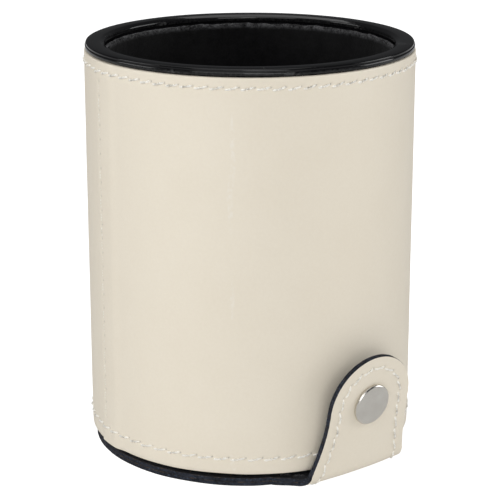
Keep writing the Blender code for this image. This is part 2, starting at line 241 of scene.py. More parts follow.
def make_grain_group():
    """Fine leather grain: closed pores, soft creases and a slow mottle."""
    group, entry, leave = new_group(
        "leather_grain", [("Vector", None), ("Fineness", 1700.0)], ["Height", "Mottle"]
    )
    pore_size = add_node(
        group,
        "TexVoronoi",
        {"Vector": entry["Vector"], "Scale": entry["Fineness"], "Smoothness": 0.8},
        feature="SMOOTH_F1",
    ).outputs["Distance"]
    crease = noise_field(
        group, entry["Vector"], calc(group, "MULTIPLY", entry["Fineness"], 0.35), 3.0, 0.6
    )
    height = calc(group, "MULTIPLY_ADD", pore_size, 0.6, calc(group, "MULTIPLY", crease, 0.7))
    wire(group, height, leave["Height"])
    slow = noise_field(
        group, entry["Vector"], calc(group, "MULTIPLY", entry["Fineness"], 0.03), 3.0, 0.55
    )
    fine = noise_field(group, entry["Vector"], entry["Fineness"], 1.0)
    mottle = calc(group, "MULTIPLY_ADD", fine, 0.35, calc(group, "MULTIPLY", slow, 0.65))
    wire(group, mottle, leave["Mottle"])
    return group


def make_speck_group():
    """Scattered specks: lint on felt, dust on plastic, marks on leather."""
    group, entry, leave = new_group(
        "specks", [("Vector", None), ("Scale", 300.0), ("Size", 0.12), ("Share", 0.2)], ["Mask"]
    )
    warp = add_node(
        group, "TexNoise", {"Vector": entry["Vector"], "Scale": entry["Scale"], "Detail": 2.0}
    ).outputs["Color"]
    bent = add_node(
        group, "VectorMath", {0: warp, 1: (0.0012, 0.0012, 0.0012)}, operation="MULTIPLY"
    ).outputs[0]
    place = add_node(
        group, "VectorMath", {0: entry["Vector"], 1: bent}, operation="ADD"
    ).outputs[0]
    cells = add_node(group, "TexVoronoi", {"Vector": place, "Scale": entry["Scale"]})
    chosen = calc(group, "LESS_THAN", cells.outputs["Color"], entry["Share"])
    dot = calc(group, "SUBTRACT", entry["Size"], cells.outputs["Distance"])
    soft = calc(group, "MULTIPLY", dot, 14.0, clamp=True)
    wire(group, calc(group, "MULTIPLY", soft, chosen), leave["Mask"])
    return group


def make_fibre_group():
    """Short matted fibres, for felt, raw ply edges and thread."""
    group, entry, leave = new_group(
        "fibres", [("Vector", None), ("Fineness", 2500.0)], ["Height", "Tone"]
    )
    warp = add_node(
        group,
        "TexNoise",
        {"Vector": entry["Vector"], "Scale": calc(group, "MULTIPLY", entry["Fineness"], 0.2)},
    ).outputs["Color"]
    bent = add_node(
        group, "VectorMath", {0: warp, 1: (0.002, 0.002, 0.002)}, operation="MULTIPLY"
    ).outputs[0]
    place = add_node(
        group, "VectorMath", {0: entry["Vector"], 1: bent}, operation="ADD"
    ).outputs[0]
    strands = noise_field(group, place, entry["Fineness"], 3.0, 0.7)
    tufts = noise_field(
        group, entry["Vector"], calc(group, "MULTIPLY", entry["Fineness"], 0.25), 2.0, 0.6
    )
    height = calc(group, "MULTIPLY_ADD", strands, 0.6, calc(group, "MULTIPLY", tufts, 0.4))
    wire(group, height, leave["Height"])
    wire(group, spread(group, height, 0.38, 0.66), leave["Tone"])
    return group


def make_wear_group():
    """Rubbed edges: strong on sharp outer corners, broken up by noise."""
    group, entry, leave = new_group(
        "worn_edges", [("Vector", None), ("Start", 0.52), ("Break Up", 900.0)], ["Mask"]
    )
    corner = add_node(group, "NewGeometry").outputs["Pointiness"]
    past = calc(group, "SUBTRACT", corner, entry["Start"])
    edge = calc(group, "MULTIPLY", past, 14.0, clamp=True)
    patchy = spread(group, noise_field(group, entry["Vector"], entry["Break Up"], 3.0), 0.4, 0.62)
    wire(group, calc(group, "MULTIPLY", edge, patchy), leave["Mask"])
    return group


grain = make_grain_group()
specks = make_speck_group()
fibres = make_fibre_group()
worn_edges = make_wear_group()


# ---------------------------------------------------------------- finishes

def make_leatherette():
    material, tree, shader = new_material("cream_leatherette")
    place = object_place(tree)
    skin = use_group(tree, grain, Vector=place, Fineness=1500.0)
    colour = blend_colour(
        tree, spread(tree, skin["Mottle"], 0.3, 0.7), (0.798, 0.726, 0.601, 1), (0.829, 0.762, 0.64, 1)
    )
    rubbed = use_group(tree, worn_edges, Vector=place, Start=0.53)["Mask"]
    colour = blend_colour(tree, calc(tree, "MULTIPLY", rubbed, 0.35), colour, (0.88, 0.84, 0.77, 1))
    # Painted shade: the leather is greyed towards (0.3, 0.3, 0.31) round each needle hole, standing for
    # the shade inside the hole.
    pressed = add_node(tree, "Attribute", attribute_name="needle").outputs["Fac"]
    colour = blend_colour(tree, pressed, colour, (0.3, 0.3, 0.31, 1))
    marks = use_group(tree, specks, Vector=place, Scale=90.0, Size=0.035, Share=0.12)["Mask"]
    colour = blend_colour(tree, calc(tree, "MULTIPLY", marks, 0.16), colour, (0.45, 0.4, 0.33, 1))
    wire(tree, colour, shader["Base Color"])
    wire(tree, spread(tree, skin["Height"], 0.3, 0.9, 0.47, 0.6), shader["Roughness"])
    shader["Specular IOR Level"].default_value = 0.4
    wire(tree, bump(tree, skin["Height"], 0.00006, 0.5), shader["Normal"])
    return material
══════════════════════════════
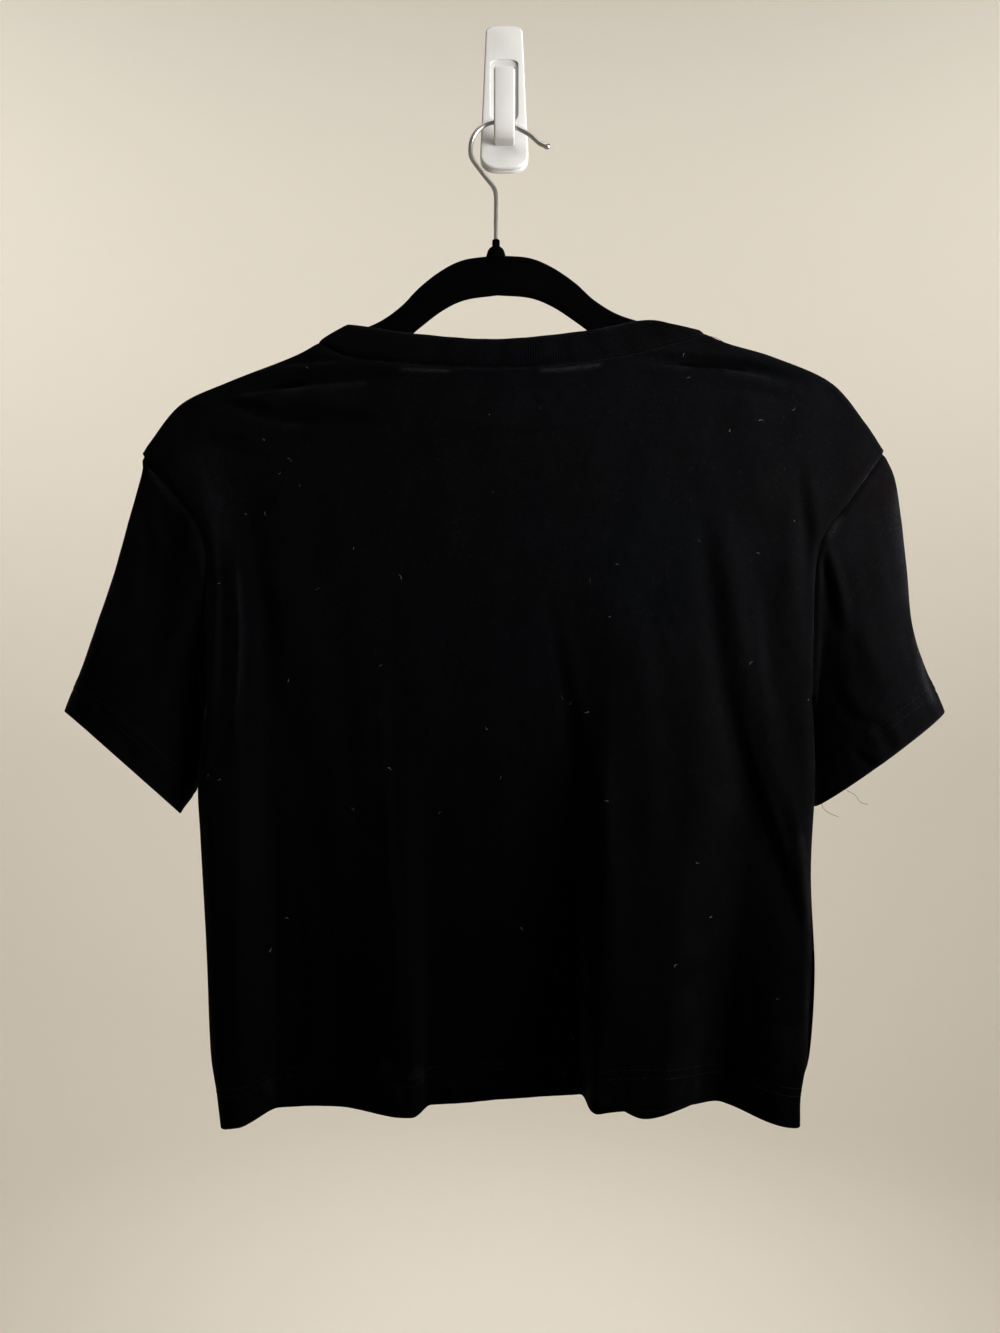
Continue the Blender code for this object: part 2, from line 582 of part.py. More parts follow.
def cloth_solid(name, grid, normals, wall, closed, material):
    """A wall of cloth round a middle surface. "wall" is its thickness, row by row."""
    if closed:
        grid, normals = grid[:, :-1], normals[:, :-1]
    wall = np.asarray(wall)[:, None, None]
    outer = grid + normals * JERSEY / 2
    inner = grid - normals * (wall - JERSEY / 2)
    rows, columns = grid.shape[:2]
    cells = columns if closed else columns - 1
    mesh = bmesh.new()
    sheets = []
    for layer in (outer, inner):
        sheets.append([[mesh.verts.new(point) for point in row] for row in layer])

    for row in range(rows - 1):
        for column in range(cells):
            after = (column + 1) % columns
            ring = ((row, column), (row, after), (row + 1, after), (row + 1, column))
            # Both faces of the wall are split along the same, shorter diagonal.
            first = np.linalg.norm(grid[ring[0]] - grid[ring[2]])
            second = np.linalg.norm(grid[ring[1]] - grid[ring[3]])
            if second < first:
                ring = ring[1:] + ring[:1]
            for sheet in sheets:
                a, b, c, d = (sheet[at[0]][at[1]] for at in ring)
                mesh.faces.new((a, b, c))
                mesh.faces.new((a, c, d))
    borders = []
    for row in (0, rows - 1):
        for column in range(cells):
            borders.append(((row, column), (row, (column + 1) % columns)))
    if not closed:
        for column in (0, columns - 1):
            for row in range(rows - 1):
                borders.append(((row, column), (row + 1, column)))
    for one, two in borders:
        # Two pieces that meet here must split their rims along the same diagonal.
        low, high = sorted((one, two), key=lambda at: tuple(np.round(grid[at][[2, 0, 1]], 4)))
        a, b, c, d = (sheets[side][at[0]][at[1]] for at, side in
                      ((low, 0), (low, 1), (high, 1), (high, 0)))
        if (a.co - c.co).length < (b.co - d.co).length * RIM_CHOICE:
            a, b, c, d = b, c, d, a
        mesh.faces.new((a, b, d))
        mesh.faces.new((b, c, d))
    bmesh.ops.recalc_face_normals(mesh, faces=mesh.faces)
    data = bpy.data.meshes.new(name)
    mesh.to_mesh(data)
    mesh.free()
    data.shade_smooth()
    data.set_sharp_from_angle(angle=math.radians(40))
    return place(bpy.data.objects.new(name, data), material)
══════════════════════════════
**Aim of the task:**
Take the line that contains "Continue the Blender", the line that contains "sheets.append([[mesh.verts.new(point) for point", and all lines between, and give them again exactly; include no other line.

**Result for this task:**
Continue the Blender code for this object: part 2, from line 582 of part.py. More parts follow.
def cloth_solid(name, grid, normals, wall, closed, material):
    """A wall of cloth round a middle surface. "wall" is its thickness, row by row."""
    if closed:
        grid, normals = grid[:, :-1], normals[:, :-1]
    wall = np.asarray(wall)[:, None, None]
    outer = grid + normals * JERSEY / 2
    inner = grid - normals * (wall - JERSEY / 2)
    rows, columns = grid.shape[:2]
    cells = columns if closed else columns - 1
    mesh = bmesh.new()
    sheets = []
    for layer in (outer, inner):
        sheets.append([[mesh.verts.new(point) for point in row] for row in layer])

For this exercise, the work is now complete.